Execute(BYTE* pImgIn, BYTE* pImageOut)
{
	
	if (!pImageOut) 
	{
		char log[10240] = "ERRORE BUFFER";
		MessageBox(NULL,log,"pImageOut NULL",MB_OK);
		return;
	}

	if (accMode == MAPPED)
	{
		//cDataIn  = (BYTE *)clEnqueueMapBuffer(clCommandQueue, bufferIn , CL_TRUE, CL_MAP_WRITE | CL_MAP_READ, 0, szBufferIn , 0, NULL, NULL, &ciErr);
		dt.Start();
		memcpy(cDataIn, pImgIn, szBufferIn);
		writeBuffer = dt.Check();
		//ciErr = clEnqueueUnmapMemObject(clCommandQueue, bufferIn , cDataIn,NULL,NULL,NULL );
		
		// Launch kernel
		dt.Start();
		ciErr = clEnqueueNDRangeKernel(clCommandQueue, clKernel, 2, NULL, szGlobalWorkSize, szLocalWorkSize, 0, NULL, &e_runCode);
		clWaitForEvents(1, &e_runCode);
		runCode = dt.Check();

		cDataOut = (BYTE *)clEnqueueMapBuffer(clCommandQueue, bufferOut, CL_TRUE, CL_MAP_WRITE | CL_MAP_READ, 0, szBufferOut, 0, NULL, NULL, &ciErr);
		dt.Start();
		memcpy(pImageOut, cDataOut, szBufferOut);
		readBuffer = dt.Check();
		ciErr = clEnqueueUnmapMemObject(clCommandQueue, bufferOut, cDataOut, NULL,NULL,NULL );
	}
	else 
	{
		// Copy input data from host to device
		dt.Start();
		ciErr = clEnqueueWriteBuffer(clCommandQueue, bufferIn, CL_TRUE, 0, szBufferIn, pImgIn, 0, NULL, &e_writeBuffer);
		clWaitForEvents(1, &e_writeBuffer);
		writeBuffer = dt.Check();
		
		// Launch kernel
		dt.Start();
		ciErr = clEnqueueNDRangeKernel(clCommandQueue, clKernel, 2, NULL, szGlobalWorkSize, szLocalWorkSize, 0, NULL, &e_runCode);
		clWaitForEvents(1, &e_runCode);
		runCode = dt.Check();
		
		// Copy results back to host, block until complete
		dt.Start();
		ciErr = clEnqueueReadBuffer(clCommandQueue, bufferOut, CL_TRUE, 0, szBufferOut, pImageOut, 0, NULL, &e_readBuffer);
		clWaitForEvents(1, &e_readBuffer);
		readBuffer = dt.Check();
	}
}


This code functions but if i create the map of the output buffer in the same moment when i create the map for the input buffer the kernel code doesn’t function. Why?
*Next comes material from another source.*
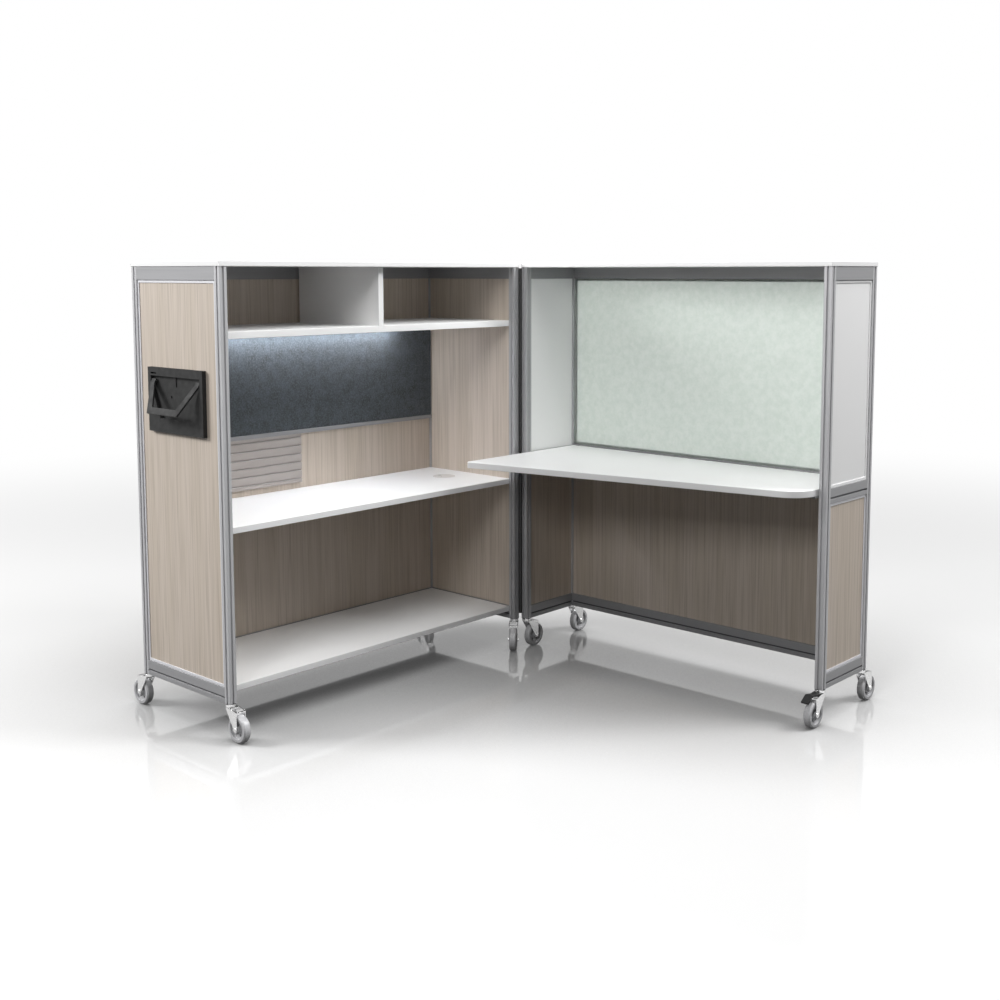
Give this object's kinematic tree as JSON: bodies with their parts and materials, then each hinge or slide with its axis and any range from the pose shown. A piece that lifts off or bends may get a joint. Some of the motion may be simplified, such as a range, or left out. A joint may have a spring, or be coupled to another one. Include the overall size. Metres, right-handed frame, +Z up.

If I understood correctly your code, then the reason you can’t map the output buffer before the execution of the kernel is because map/unmap operations are synchronization points. When you map/unmap a pointer, the OpenCL driver may implicitly perform a memory copy from the host to the device (or vice-versa) through PCIe.

This is why if you map the output buffer before the GPU has written into it you will get invalid data out of it. For the same reason you should unmap the input buffer before you enqueue the NDRange. That will ensure that the input data is copied to the GPU before the range is executed.

Also I have another suggestion: be careful with the read/write flags you pass to clEnqueueMapBuffer(). It can save you a lot of performance.

Try this for example:

cDataIn  = (BYTE *)clEnqueueMapBuffer(clCommandQueue, bufferIn , CL_TRUE, CL_MAP_WRITE, 0, szBufferIn , 0, NULL, NULL, &ciErr);
cDataOut = (BYTE *)clEnqueueMapBuffer(clCommandQueue, bufferOut, CL_TRUE, CL_MAP_READ, 0, szBufferOut, 0, NULL, NULL, &ciErr);

By marking the input buffer as write-only you avoid making a copy from the device to the host when the buffer is mapped. By marking the input buffer as read-only you avoid a copy from the host to the device when the buffer is unmapped.

I hope this all makes sense to you. Feel free to ask any other questions and I will try to answer.